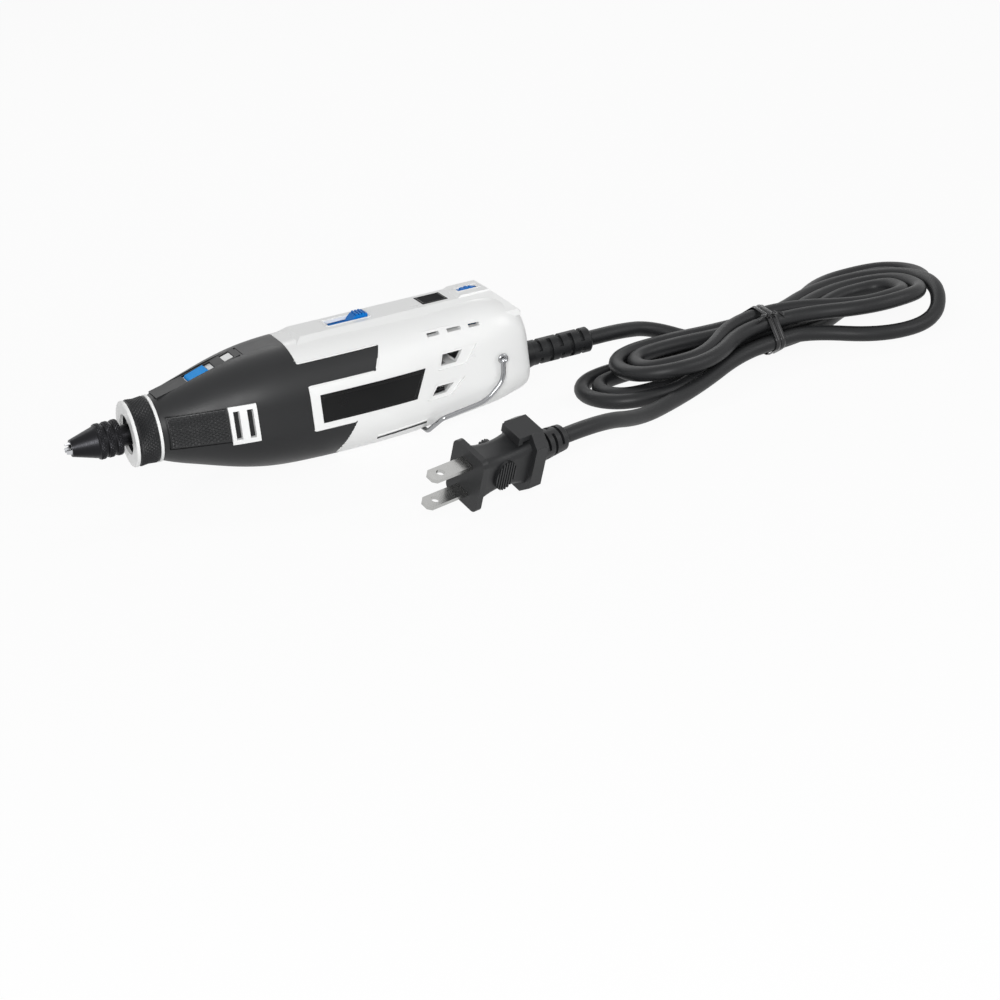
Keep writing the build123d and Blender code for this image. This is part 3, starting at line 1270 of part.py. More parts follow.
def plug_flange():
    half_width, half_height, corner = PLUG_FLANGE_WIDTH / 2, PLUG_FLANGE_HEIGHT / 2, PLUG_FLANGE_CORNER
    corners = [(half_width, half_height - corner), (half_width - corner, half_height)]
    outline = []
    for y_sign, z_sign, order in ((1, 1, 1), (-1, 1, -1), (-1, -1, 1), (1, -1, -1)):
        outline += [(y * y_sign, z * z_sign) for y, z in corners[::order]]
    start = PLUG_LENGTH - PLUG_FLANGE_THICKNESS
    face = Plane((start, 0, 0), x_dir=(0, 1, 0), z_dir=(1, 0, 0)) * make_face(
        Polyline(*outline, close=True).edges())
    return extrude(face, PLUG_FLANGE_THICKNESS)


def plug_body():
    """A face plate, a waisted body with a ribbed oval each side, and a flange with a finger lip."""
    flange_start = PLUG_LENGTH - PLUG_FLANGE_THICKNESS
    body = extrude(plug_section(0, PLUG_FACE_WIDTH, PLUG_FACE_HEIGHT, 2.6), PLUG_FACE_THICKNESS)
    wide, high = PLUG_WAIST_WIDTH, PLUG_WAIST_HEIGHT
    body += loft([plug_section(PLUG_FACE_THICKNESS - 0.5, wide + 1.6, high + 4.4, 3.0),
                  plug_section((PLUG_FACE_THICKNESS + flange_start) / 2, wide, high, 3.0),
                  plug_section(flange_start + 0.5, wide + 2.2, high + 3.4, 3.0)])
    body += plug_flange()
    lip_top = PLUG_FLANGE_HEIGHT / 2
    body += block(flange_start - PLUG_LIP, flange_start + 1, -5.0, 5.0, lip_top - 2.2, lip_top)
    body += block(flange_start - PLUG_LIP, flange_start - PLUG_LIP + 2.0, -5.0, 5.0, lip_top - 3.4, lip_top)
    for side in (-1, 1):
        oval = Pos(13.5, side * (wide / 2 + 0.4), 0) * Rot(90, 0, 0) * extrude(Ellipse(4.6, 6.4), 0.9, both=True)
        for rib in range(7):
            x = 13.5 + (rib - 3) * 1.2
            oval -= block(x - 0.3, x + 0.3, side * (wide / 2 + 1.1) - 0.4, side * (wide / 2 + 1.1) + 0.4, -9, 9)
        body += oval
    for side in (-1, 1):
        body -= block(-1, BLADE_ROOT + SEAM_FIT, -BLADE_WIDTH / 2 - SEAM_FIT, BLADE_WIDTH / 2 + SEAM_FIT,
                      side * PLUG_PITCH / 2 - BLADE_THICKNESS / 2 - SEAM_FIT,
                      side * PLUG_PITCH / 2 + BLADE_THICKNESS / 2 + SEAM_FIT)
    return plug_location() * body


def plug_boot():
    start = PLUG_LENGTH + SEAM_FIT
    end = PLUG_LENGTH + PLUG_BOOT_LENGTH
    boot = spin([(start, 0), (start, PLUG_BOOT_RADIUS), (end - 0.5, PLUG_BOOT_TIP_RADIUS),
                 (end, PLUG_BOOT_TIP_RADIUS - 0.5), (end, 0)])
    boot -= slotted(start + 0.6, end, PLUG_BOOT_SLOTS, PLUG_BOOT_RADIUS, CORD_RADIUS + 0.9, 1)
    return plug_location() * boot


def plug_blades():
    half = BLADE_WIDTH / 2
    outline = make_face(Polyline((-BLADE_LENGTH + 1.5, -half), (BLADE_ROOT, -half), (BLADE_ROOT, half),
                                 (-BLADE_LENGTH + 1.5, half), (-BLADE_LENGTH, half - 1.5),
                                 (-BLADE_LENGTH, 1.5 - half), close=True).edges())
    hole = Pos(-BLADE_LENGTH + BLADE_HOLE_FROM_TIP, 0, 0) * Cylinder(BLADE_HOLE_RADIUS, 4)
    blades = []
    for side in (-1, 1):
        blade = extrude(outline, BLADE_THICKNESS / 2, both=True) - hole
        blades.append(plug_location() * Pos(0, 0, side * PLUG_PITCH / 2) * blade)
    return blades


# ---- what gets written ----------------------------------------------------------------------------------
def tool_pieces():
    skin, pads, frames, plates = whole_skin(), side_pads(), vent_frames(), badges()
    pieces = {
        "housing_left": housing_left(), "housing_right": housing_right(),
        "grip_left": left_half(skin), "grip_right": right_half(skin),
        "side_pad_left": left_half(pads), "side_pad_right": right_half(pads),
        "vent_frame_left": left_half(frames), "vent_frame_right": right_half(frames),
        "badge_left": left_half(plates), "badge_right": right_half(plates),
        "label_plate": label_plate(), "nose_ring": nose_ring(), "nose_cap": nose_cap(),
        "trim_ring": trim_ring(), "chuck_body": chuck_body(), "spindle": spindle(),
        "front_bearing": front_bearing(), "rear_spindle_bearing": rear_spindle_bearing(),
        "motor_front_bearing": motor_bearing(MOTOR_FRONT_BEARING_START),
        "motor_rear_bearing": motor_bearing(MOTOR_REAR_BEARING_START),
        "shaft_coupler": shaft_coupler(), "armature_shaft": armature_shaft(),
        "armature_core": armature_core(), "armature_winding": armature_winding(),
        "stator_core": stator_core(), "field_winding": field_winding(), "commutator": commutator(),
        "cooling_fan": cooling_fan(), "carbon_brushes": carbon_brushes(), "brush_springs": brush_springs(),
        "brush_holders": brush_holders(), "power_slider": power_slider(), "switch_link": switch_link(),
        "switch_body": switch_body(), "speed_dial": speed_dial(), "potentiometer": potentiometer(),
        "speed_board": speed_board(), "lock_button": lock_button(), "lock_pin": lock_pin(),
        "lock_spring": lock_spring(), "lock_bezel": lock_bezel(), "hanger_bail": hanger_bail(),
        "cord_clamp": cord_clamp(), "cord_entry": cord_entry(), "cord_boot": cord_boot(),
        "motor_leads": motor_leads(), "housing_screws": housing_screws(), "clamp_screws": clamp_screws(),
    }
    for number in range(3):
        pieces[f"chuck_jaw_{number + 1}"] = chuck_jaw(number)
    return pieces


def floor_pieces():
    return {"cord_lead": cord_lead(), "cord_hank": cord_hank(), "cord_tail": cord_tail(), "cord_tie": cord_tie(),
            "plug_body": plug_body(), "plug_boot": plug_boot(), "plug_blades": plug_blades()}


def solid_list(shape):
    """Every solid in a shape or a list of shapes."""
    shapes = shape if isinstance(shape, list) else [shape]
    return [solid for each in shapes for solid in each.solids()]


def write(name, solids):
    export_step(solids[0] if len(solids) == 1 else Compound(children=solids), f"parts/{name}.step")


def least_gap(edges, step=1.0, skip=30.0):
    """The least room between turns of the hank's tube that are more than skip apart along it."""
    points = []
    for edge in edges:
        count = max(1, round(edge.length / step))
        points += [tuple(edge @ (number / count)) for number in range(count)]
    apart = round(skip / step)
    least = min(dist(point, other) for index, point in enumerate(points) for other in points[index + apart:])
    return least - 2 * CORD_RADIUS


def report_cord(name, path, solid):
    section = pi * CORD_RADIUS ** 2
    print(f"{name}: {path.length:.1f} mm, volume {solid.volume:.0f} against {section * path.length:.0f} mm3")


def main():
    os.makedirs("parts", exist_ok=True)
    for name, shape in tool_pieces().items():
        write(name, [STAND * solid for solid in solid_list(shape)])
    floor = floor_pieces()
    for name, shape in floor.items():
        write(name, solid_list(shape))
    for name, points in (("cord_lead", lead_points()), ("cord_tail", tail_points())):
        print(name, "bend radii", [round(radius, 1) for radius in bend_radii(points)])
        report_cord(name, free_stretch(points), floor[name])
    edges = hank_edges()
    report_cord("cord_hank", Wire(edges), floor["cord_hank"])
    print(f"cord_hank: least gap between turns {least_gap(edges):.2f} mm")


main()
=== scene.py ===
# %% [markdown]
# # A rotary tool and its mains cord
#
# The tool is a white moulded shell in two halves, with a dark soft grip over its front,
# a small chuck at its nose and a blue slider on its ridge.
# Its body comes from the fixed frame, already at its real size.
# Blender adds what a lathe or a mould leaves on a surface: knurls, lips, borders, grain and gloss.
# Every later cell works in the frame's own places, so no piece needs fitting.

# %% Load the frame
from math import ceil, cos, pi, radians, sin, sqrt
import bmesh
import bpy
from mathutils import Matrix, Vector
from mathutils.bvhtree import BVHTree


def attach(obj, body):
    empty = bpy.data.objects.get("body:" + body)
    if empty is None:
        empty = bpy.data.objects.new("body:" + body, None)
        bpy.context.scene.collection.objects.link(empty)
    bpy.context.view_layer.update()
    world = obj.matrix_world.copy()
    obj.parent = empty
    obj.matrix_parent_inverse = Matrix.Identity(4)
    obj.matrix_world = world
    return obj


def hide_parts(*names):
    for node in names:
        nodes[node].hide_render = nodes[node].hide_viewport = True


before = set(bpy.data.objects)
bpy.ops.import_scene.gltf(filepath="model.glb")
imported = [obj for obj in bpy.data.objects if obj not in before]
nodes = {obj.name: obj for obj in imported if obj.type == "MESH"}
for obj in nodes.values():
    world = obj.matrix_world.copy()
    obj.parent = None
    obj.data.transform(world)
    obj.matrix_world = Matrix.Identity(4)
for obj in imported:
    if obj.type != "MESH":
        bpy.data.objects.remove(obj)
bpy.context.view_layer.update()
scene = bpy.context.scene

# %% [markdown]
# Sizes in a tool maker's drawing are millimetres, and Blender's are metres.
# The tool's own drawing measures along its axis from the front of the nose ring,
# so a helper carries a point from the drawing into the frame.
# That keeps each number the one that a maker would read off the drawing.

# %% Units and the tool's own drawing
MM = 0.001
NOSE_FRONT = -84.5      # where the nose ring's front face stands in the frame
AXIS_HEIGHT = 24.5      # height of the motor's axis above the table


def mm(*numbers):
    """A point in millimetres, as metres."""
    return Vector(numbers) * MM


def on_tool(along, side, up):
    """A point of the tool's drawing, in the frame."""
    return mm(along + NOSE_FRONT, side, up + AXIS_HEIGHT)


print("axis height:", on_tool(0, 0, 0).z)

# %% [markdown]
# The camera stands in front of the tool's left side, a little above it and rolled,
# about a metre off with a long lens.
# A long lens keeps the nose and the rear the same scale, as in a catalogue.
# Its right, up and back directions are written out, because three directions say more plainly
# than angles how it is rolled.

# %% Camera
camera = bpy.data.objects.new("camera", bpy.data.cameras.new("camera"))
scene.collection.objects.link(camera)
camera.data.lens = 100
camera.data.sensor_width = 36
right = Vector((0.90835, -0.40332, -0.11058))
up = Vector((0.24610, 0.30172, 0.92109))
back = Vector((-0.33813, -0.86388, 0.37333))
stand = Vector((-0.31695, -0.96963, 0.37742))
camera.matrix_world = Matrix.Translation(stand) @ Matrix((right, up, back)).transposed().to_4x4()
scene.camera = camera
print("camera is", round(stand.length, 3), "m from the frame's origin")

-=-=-

Your task is to repeat exactly the lines from the one that contains "report_cord(name, free_stretch(points), floor[name])" through the one that contains "if empty is", with both end lines included.

## ANSWER BELOW
        report_cord(name, free_stretch(points), floor[name])
    edges = hank_edges()
    report_cord("cord_hank", Wire(edges), floor["cord_hank"])
    print(f"cord_hank: least gap between turns {least_gap(edges):.2f} mm")


main()
=== scene.py ===
# %% [markdown]
# # A rotary tool and its mains cord
#
# The tool is a white moulded shell in two halves, with a dark soft grip over its front,
# a small chuck at its nose and a blue slider on its ridge.
# Its body comes from the fixed frame, already at its real size.
# Blender adds what a lathe or a mould leaves on a surface: knurls, lips, borders, grain and gloss.
# Every later cell works in the frame's own places, so no piece needs fitting.

# %% Load the frame
from math import ceil, cos, pi, radians, sin, sqrt
import bmesh
import bpy
from mathutils import Matrix, Vector
from mathutils.bvhtree import BVHTree


def attach(obj, body):
    empty = bpy.data.objects.get("body:" + body)
    if empty is None:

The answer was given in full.